これは、逆にこのような取り組みをしない企業は、時流や現状を見誤り、競合に遅れを取るリスクが高まることも示唆しているかと思います。

そして、著者は、ファクトフルネス(事実に基づいて世界を見る)が、いつかやって来るとの希望を、以下の2つの理由を挙げて語っています。

『ひとつは、正確なGPSが道案内の役に立つのと同じで、事実に基づいて世界を見ることが人生の役に立つからだ。

もうひとつは、もっと大切なことだ。

事実に基づいて世界を見ると、心が穏やかになる。
ドラマチックに世界を見るよりも、ストレスが少ないし、気分も少しは軽くなる。

ドラマチックな見方はあまりにも後ろ向きで心が冷えてしまう。』

この言葉は、本書の執筆を決めた後、著者が末期ガンの宣告を受けて、自身の子どもたちと本書の執筆を続けていた事を考え合わせると、大変意味深いものがあるかと思います。

頭の中だけで考え、悩むのではなく、事実を見るという行動に移すことが、問題の解決だけでなく、心の平穏にもつながるということは、ストレスにさらされている私達にとって、大変力強い励ましの言葉ではないかと思う次第です。
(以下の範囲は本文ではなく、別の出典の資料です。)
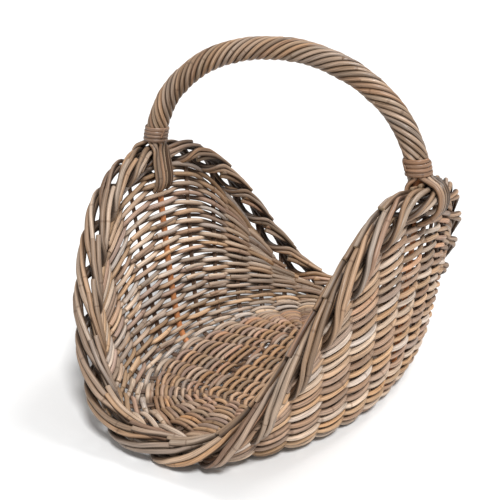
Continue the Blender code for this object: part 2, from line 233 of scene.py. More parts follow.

なお、本書の構成の紹介でもお話したように、本書は謝辞の後の付録、脚注も大変充実していますので、ご覧になることをお勧めします。

こんな方にお薦め

本書は、自分自身や所属している組織のモノの見方、考え方を改善したいと考えている方、

現在抱えている問題についてその解決にお悩みの方、

そして、普段より多くのストレスや不安を感じている方にお薦めの一冊です。

是非書店でお手にとって見てることをお勧めする次第です。